Guidelines and Success Criteria
To maximize accessibility for people with disabilities, WCAG contains
12 guidelines. Guidelines include:
- Text alternatives
- Time-based media
- Adaptable
- Distinguishable
- Keyboard accessible
- Enough time
- Seizures and physical reactions
- Navigable
- Input modalities
- Readable
- Predictable
- Input
Success Criteria are used as a tool for testing to measure conformance with the guidelines. The three levels range from A to AAA
Level A is the minimum level for accessibility. If the document does not reach a Level A Success Criteria rating, a user with disabilities is most likely being excluded from the document.
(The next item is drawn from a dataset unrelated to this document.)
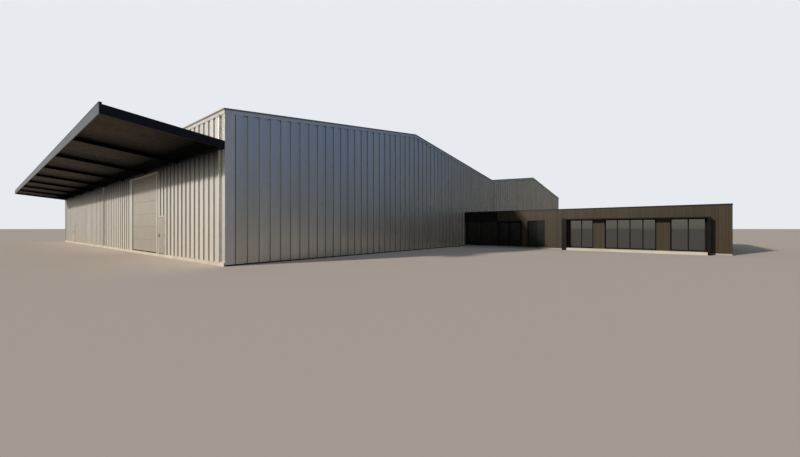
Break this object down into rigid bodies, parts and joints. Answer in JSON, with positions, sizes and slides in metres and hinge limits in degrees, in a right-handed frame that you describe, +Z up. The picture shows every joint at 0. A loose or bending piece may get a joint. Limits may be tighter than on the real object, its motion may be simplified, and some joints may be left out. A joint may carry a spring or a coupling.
{
  "type": "factory building, 1:2 scale model",
  "caption": "Twin-gable factory hall in ribbed metal cladding with a long cantilever canopy over its loading side and a low flat-roofed office wing, as a half-size model.",
  "frame": {"origin": "centre of the whole footprint, at ground level", "axes": "+X along the gable front, from the canopy side to the far side; +Y back along the canopy wall; +Z up"},
  "size_m": [29.054, 29.554, 4.23],
  "materials": {
    "cladding_grey": "satin ribbed sheet",
    "trim_pale": "satin folded sheet",
    "frame_steel": "satin primed steel",
    "canopy_black": "satin",
    "canopy_soffit": "matte sheet",
    "office_bronze": "satin board cladding",
    "door_grey": "satin sheet",
    "concrete": "matte cast concrete",
    "roof_membrane": "matte",
    "window_black": "satin powder coat",
    "glass_tinted": "clear tinted"
  },
  "bodies": {
    "building": {"hall_floor": "concrete", "left_kerb": "concrete", "base_strip": "canopy_black", "front_gable_wall": "cladding_grey", "back_gable_wall": "cladding_grey", "right_wall": "cladding_grey", "left_wall_panels": "cladding_grey", "left_wall_lintels": "cladding_grey", "corner_flashings": "trim_pale", "roof_edge_bands": "cladding_grey", "roof_edge_cappings": "canopy_black", "roof_gutters": "trim_pale", "roof_slopes": "cladding_grey", "ridge_caps": "trim_pale", "downpipes": "trim_pale", "frame_columns": "frame_steel", "frame_rafters": "frame_steel", "loading_door": "door_grey", "loading_door_trims": "trim_pale", "personnel_door_frames": "trim_pale", "canopy_beams": "canopy_black", "canopy_ledger": "canopy_black", "canopy_fascia": "trim_pale", "canopy_end_fascias": "canopy_black", "canopy_deck": "cladding_grey", "canopy_soffit": "canopy_soffit", "canopy_capping": "canopy_black", "office_floor": "concrete", "office_front_wall": "office_bronze", "office_entrance_lintel": "office_bronze", "screen_fascia": "window_black", "office_end_wall": "office_bronze", "office_rear_wall": "office_bronze", "office_roof": "roof_membrane", "office_capping": "canopy_black", "window_surround": "window_black", "window_plinth": "concrete", "window_frames": "window_black", "window_glass": "glass_tinted", "entrance_frame": "window_black", "entrance_screen_glass": "glass_tinted"},
    "near_personnel_leaf": {"near_personnel_door": "door_grey", "near_door_handle": "window_black"},
    "far_personnel_leaf": {"far_personnel_door": "door_grey", "far_door_handle": "window_black"},
    "entrance_leaf_left": {"entrance_door_left": "window_black", "entrance_left_glass": "glass_tinted"},
    "entrance_leaf_right": {"entrance_door_right": "window_black", "entrance_right_glass": "glass_tinted"}
  },
  "joints": [
    {"name": "near_personnel_hinge", "type": "hinge", "parent": "building", "child": "near_personnel_leaf", "pos_m": [-12.5374, -2.397, 0.597], "axis": [0, 0, 1], "range_deg": [0, 100]},
    {"name": "far_personnel_hinge", "type": "hinge", "parent": "building", "child": "far_personnel_leaf", "pos_m": [-12.5374, 11.518, 0.597], "axis": [0, 0, 1], "range_deg": [0, 100]},
    {"name": "entrance_left_hinge", "type": "hinge", "parent": "building", "child": "entrance_leaf_left", "pos_m": [-1.9234, -7.639, 0.565], "axis": [0, 0, -1], "range_deg": [0, 90]},
    {"name": "entrance_right_hinge", "type": "hinge", "parent": "building", "child": "entrance_leaf_right", "pos_m": [-1.9234, -8.596, 0.565], "axis": [0, 0, 1], "range_deg": [0, 90]}
  ]
}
To reach Level AA, your document must meet all the Level A requirements first. Level A/AA is typically used by the Department of Justice as a standard for document accessibility.
Types of Documents
A document is considered accessible if it meets certain technical criteria and
can be used by people with disabilities. This guide will focus on Word
documents and exporting as PDF.
- To improve performance for interactive viewing, PDF defines a more structured format than that used by most PostScript language programs.
- PDF also includes objects, such as annotations and hypertext links, that are not part of the page itself but that are useful for interactive viewing and document interchange.
- A logical tagged structure tree is used within each document to provide a meaningful reading order for content, as well as a method for defining structural elements role and relationship to page content. Within this tag structure, other properties such as alternative text and replacement text can be provided.